There's art, too, in his furniture collection, much of it purchased in Los Angeles and New York, where he also lived for a time, and including chairs by Charles Eames and Philippe Starck.
Nielsen gets a lot of his stuff at bargain prices, from flea markets, closing-down shops or antiques stores. And he mixes it up with family heirlooms — a heavy wooden dressing table, for instance, and a re-covered armchair.
So much for the traditional image of lofts being all stark and minimalist — this place is a jumble of stuff, albeit a neat one.
Nielsen scoffs at the very idea of lofts being bare, and also at what lofts have become.

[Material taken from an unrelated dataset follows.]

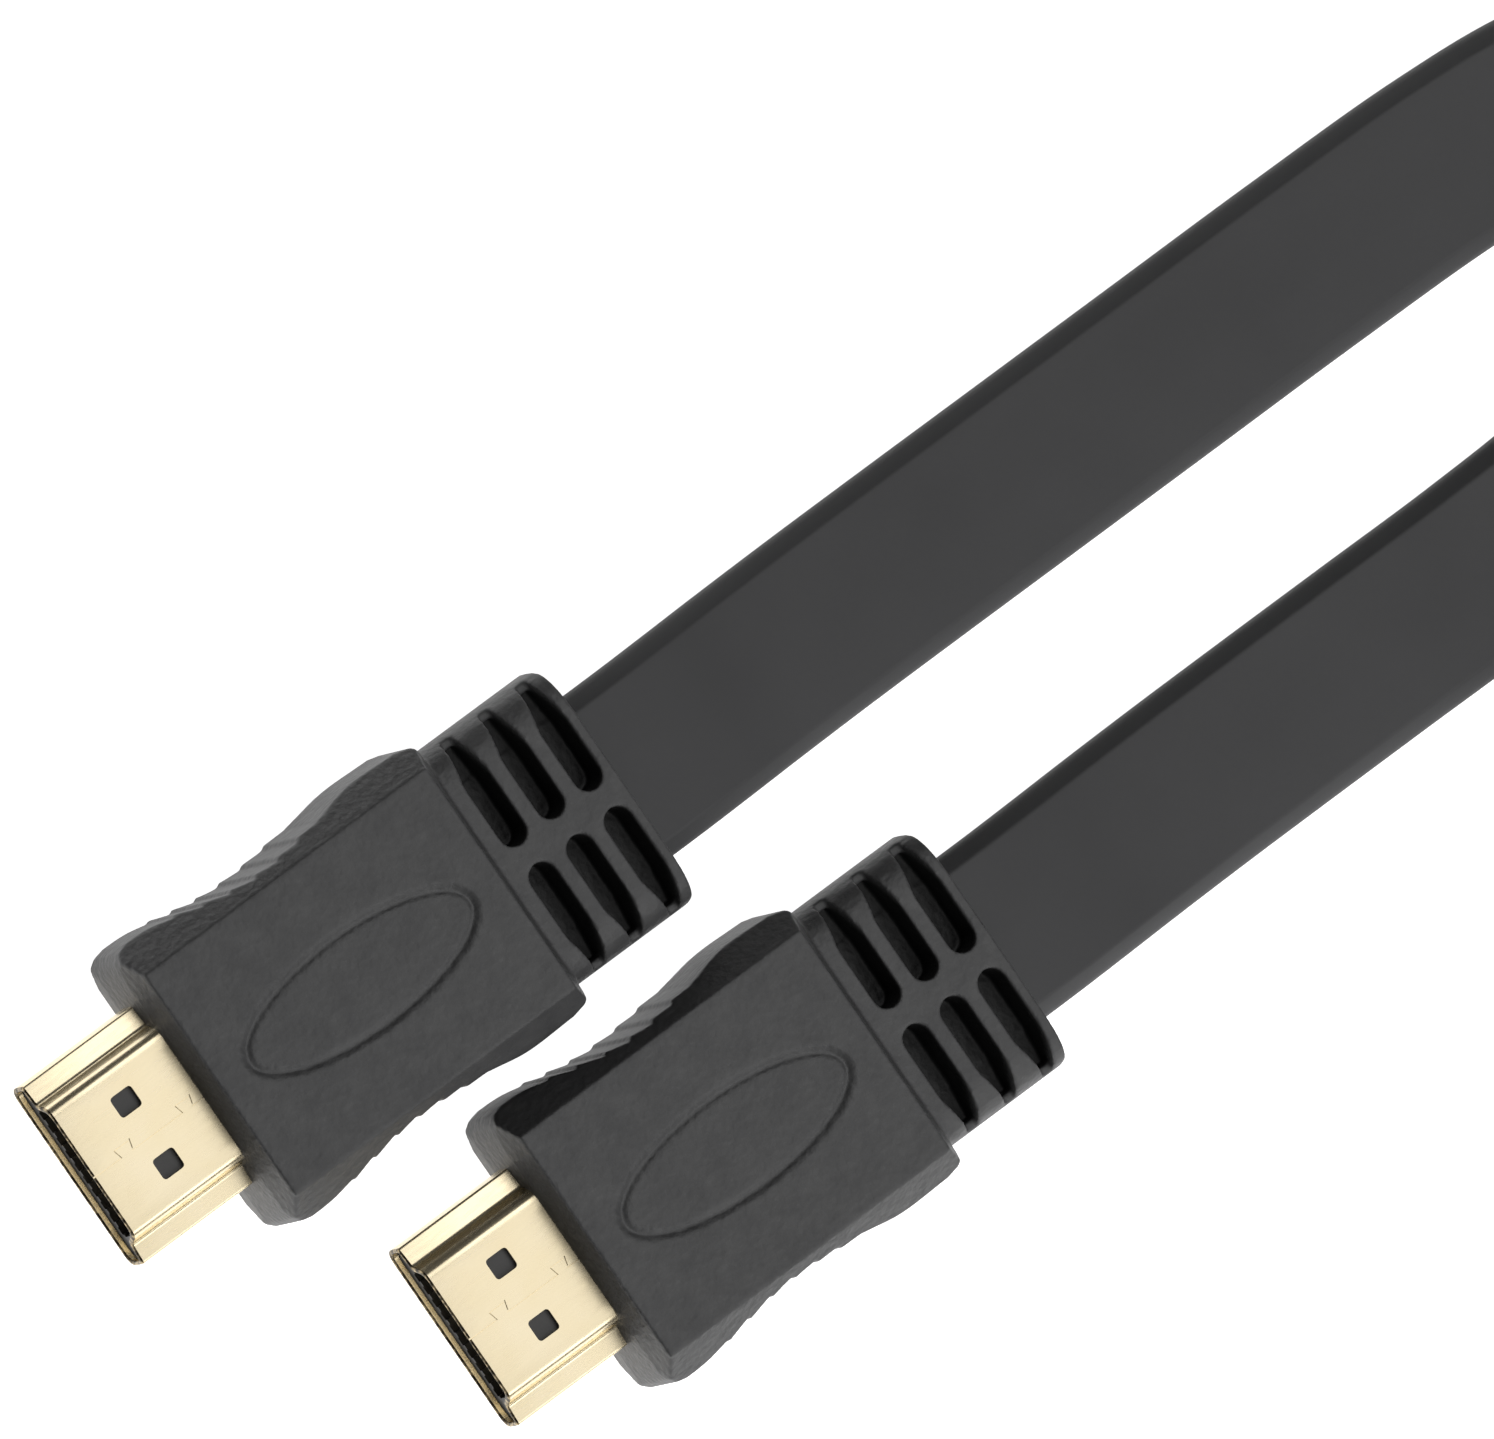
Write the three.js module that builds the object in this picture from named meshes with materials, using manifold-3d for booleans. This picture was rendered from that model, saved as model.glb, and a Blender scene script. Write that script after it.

"The philosophy of a loft is to show everything, not hide it away," he says. "When I lived in a brownstone in New York, my friends that lived in lofts were comfortable with that no-wall thing, and then people like lawyers started buying lofts and putting up walls."
The properties are part of the Downtown Ice House Lofts development, which inhabit the former Arizona Ice and Cold Storage Co. They overlook a railroad track, which appeals to Nielsen's artistic senses.
He shot hours' worth of footage of the trains as a backdrop for one of his dance performances. And in the unlikely event that he tires of his own rotating art collection, he need only look out the window for more. The trains, he says, are his "sideways art."